Specifically, the legislation would:
- Require imposition of sanctions on drug manufacturers in China who knowingly provide synthetic opioids to traffickers, transnational criminal organizations like those in Mexico who mix fentanyl with other drugs and traffic them into the U.S. and financial institutions that assist such entities. Waivers would be provided for countries that take sufficient action to implement and enforce regulations on synthetic opioid production.
- Authorize new funding to law enforcement and intelligence agencies, including the Departments of Treasury, Department of Defense and Department of State, to combat the foreign trafficking of synthetic opioids.
- Urge the President to commence diplomatic efforts with U.S. partners to establish multilateral sanctions against foreign synthetic opioid traffickers.
- Establish a Commission on Synthetic Opioid Trafficking to monitor U.S. efforts and report on how to more effectively combat the flow of synthetic opioids from China, Mexico and elsewhere.
Following a commitment to the U.S. at the G-20 in December 2018, Chinese regulators announced on April 1, 2019, that a wider range of fentanyl derivatives would be declared controlled substances in China on May 1, 2019. China has struggled to enforce its current drug laws and continues to deny that its illicit fentanyl producers are a major source of the illicit opioids contributing to the U.S. opioid crisis.

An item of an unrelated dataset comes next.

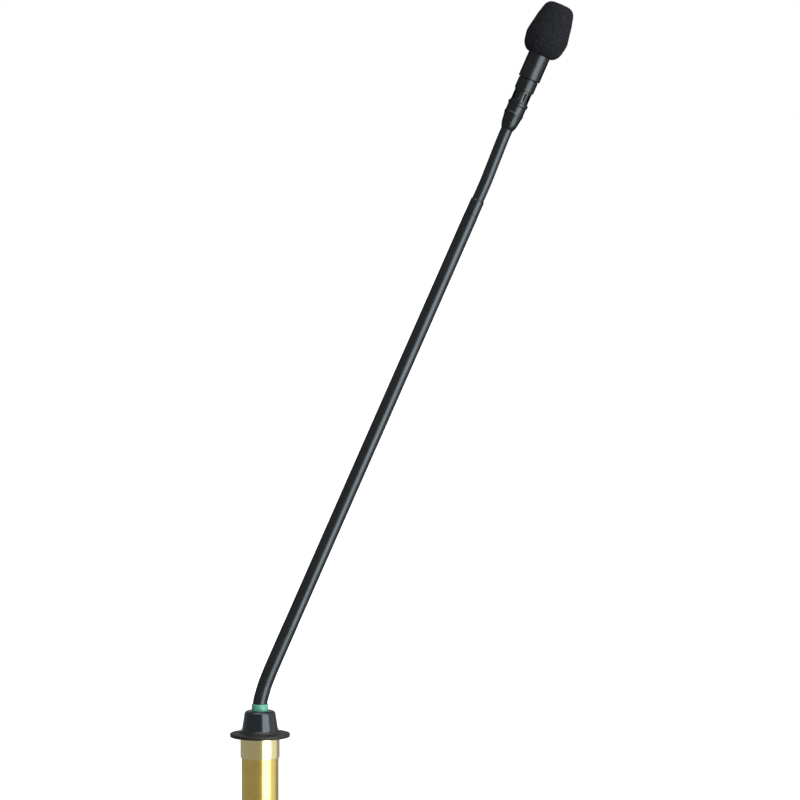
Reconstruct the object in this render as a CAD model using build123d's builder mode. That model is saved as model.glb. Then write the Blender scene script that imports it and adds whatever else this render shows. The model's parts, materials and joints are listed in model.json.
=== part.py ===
"""Gooseneck lectern microphone with a flange for mounting through a desk.

Z points up and the origin is the centre of the flange's underside, which rests on the desk.
The neck leans towards +X. Lengths are in millimetres and angles in degrees.
"""
from build123d import *
from math import cos, radians, sin, sqrt
import os

os.makedirs("parts", exist_ok=True)

# Flange, isolator bell and strain relief ring
flange_r = 17.5
flange_rim = 2.1
flange_edge = 0.5
boss_r = 11.5
boss_top = 3.6
bell_foot_r = 11.2
bell_shoulder_r = 9.2
bell_flat_r = 7.0
bell_top = 15.4
bell_wall = 2.4
relief_r = 4.85
relief_top = 19.2
seat_r = 11.6
seat_depth = 0.3
spigot_r = 9.45
spigot_bore = 7.5

# Neck: two flexible stretches of ball-jointed links with a stiff tube between them.
# Each stretch has one hinge per joint, side to side and front to back in turn, and each
# rest angle tilts the neck further towards +X at that joint.
neck_r = 4.1
neck_bore = 2.1
lower_pitch = 5.0
lower_rest = (15.76, 0, 6, 0, 2, 0, 0, 0, 0, 0)
first_joint = 20.5
thin_r = 3.4
thin_bore = 1.6
upper_pitch = 4.5
upper_rest = (0, 0, -2.3, 0, 0, 0, 0, 0, 2.14, 0)
ball_gap = 0.15
bore_flare = 0.7
tube_length = 275.6
tube_wall = 0.8
collar_length = 9.5
lead_r = 1.2

# Barrel below the flange, and the clamp that holds it in the desk
barrel_r = 10.8
barrel_bore = 9.5
barrel_length = 78.5
collar_r = 11.45
barrel_collar_length = 12.2
washer_r = 17.0
washer_thick = 1.6
washer_top = -41.0
nut_flats = 30.0
nut_thick = 6.0
nut_chamfer = 1.2
washer_clearance = 0.2
nut_clearance = 0.05

# Stud that carries the neck through the flange
stud_r = 3.5
stud_bottom = -6.0
stud_head_r = 6.0
stud_head_thick = 1.4
stud_nut_flats = 11.0
stud_nut_thick = 3.5
stud_washer_r = 6.8
stud_washer_thick = 0.5

# Three-pin connector at the barrel's lower end
shell_r = 9.4
shell_bore = 7.9
shell_length = 16.0
cavity_depth = 12.0
pin_r = 1.2
pin_circle_r = 4.75
pin_tail = 3.0
insert_thick = 12.0
insert_screw_r = 1.1
insert_screw_z = -74.5

# Preamplifier board inside the barrel
board_width = 15.0
board_length = 44.0
board_thick = 1.2
board_top = -20.0
transformer_length = 13.0

# Head, in heights above the centre of the last ball
adapter_top = 18.2
adapter_lip_r = 5.9
adapter_screw_height = 14.8
adapter_screw_r = 1.0
vent_r = 5.15
vent_top = 25.4
vent_bore = 3.6
vent_socket = 4.3
vent_bottom = 13.6
vent_neck_r = 4.5
vent_neck_top = 29.0
vent_slots = 10
ring_r = 5.8
ring_top = 32.5
groove = 0.3
housing_r = 6.5
housing_bore = 5.3
housing_top = 62.0
grille_top = 66.0
grille_wall = 0.6
can_r = 4.85
can_bottom = 54.5
can_top = 61.5
can_wall = 0.3
boot_bottom = 50.0
boot_top = 59.0
plug_foot = 52.0
foam_bottom = 47.9
foam_top = 79.8
foam_gap = 0.3


def along(lean):
    """Unit vector up the neck where it leans by this angle."""
    return Vector(sin(radians(lean)), 0, cos(radians(lean)))


def section(place):
    """Plane of a lengthwise section: its X is the radius and its Y the height."""
    origin, lean = place
    return Plane(origin=origin, x_dir=(cos(radians(lean)), 0, -sin(radians(lean))), z_dir=(0, -1, 0))


def across(place, height):
    """Plane square to the axis at this height, facing up the axis."""
    origin, lean = place
    return Plane(origin=origin + along(lean) * height,
                 x_dir=(cos(radians(lean)), 0, -sin(radians(lean))), z_dir=along(lean))


def spine(place):
    origin, lean = place
    return Axis(origin, along(lean))


def chain(start, lean, pitch, rests):
    """Centre of each joint and the lean above it, for joints one pitch apart."""
    places = []
    centre = start
    for rest in rests:
        lean += rest
        places.append((centre, lean))
        centre = centre + along(lean) * pitch
    return places


def arc_below(centre, radius, start_r, end_r):
    """Arc of a ball or socket below its centre, from one distance off the axis to another."""
    middle_r = (start_r + end_r) / 2
    points = [(r, centre - sqrt(radius**2 - r**2)) for r in (start_r, middle_r, end_r)]
    return ThreePointArc(*points)


def socket_rim(outer_r):
    """How far the rim of a socket lies below the centre of the ball it holds."""
    return sqrt((outer_r + ball_gap) ** 2 - outer_r**2)


root = (Vector(0, 0, 0), 0)
lower = chain(Vector(0, 0, first_joint), 0, lower_pitch, lower_rest)
tube = lower[-1]
upper = chain(tube[0] + along(tube[1]) * tube_length, tube[1], upper_pitch, upper_rest)
head = upper[-1]

# ---------------------------------------------------------------- flange and bell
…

To ensure accountability, Senators Schumer, Cotton, Brown, Crapo, Menendez, Toomey, Rubio, Shaheen, Cornyn, Markey, Capito, Peters, Feinstein, and Blackburn’s sanctions legislation would pressure the Chinese government to move forward with an aggressive plan to enforce its announced new laws and provide the U.S. executive branch with flexible new sanction tools to go after actors, from manufacturers to traffickers, in China and other countries.